On 7/18/2025 5:18 PM, Alan Grayson wrote:


On Friday, July 18, 2025 at 5:04:35 PM UTC-6 Brent Meeker wrote:



    On 7/18/2025 4:10 AM, John Clark wrote:
    On Thu, Jul 17, 2025 at 9:59 PM Alan Grayson
    <[email protected]> wrote:

        /> It seems to me that a red shift will be produced if an
        object is moving away from us, regardless of the cause of its
        motion; that is, regardless of whether space is expanding, or
        the object is moving away from us through space. That's the
        red shift we observe,/


    *Yes.*

        />and everyone seems to agree that is represents ancient
        history,/


    *Yes.*

        />what the relative motion was billions of years in the past. /


    *No, although astronomer sometimes speak imprecisely and people
    infer that the only way a redshift could be produced is by a
    thing moving through space away from us. I may have been guilty
    of such sloppy language myself from time to time.*

        /> So, even though the galaxies were much closer in spatial
        distance billions of years ago, how can we NOT conclude that
        those galaxies were receding from each other, AT THAT TIME,
        AT A HUGE RATE. represented by the measured red shift? TY, AG/

    *
    *
    *A galaxy moving through space away from us is one way to produce
    a redshift, another way would be for the space between galaxys to
    be expanding, we can determine which one is actually causing the
    redshift through observation. Except for the Andromeda and
    Triangulum galaxies and about a dozen dwarf galaxies in our local
    group, every galaxy in the universe is displaying a redshift to
    us, and the more distant it is the larger it's redshift. If that
    redshift is caused by them moving through space away from us then
    the Earth is it a very special position, the center of the
    universe. However the idea that the universe contains anything as
    mundane as a center is problematic, and the Earth just happening
    to occupy that center is even more so.*
    *
    *
    *But if the redshift is caused buy the expansion of space itself
    then every observer in every galaxy would see the same thing that
    we do, except for a few very nearby ones, every galaxy in the
    universe would be displaying a redshift to them, and the more
    distant it is the larger it's redshift.*

    Good, except there is also a small component due to the higher
    mass density in the universe in the distant past which also adds
    to the redshift relative to us.  And while "the more distant it is
    the larger it's redshift" is true, the relation is not linear as
    encoded in a Hubble constant. That's where talk of accelerated
    expansion comes from.

    Brent


Generally speaking I still don't get it. What I do get is that since the Earth isn't the center of the universe, the red shift observed cannot be due to relative motion in space, but to the expansion of the universe.
It's all relative motion in space.  But only the part due to the expansion of the universe is significant; so forget the local proper motion.

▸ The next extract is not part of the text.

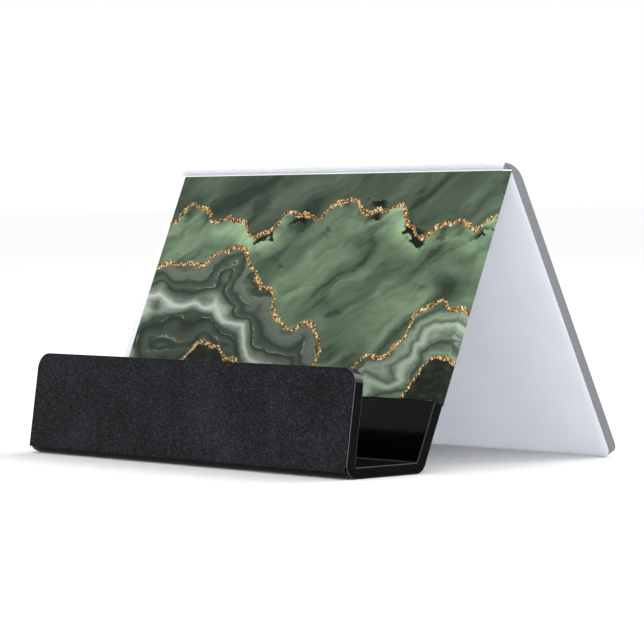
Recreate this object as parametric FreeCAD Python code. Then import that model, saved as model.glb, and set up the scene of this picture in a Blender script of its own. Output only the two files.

HOWEVER, Clark (and you?) agrees that the observations correspond to behavior in the distant past,
I don't know what that means.  Galaxies are observed at all different distances and corresponding different times in the past. Then it is a curve fitting problem to say what universe model best fits the data.

and the further back in time we go via Hubble, the red shift increases, implying increasing recessional velocity.
Yes, things further away have a higher redshift.  We have a higher recessional velocity relative to them.

If that's the case, why does Clark (and you?) claim that in the very early universe, the galaxies were receding from each other slowly, presumably much slowly than today? AG
Look at the curves I posted.  Most of them, but not all, show a lower Hubble parameter, less slope, earlier.